Vs OCaml it has a threading model. Vs D memory safety, less kitchen sink. Vs C++ cleaner, better type system, memory safety. Vs Objective C memory safety, cleaner. Vs vala I don't know anything about vala. Vs go Here is their list of problems with Go from their website: Shared mutable state. Global GC. Null pointers. No RAII or destructors. No type-parametric user code.


The project FAQ[1] gives a bit of an overview of the reasons for Rust, as does the language FAQ[2].

And, I think the answer is no, Mozilla doesn't do any production-ready work with Rust.

[1]: https://github.com/mozilla/rust/wiki/Doc-project-FAQ [2]: https://github.com/mozilla/rust/wiki/Doc-language-FAQ


I guess it is the need to explore new ideas, even if the language dies, some of its ideas might be picked up by mainstream languages.


It's precisely not the need to explore a lot of new ideas. Rust is taking tried and true paths to something new :-)

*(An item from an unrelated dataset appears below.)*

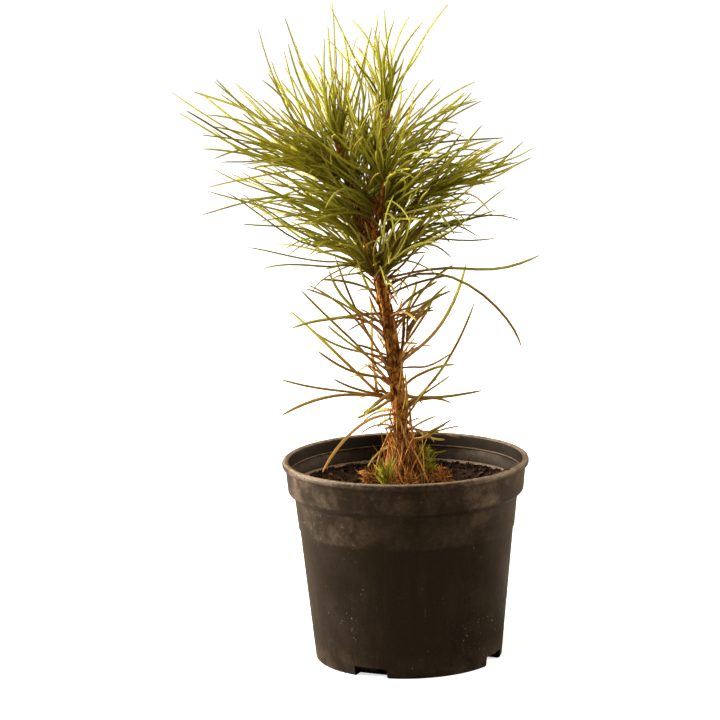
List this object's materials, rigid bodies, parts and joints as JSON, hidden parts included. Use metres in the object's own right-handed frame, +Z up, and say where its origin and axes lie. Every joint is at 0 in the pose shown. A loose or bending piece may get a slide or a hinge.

Ah, but I think it's important to distinguish between ideas that are new in research and ideas that are new in industry. God knows that pattern matching isn't a particularly new concept, but I sure hadn't heard of it before Rust; see also the popularization of list comprehensions due to Python via Haskell. So I think what the grandparent is implying is that even if Rust doesn't end up as a world-shattering language, it still has the opportunity to expose programmers to "new" ideas, even if, in academia's opinion, those ideas aren't so new at all. :)


Exactly, for example, now thanks to the FP concepts that have been added to .NET in the last versions, I am able to do cool FP stuff while coding boring enterprise applications in C#, without having to ask permission about it.

Or make use of F# for Windows scripting, using as excuse to the boss that it is part of Visual Studio.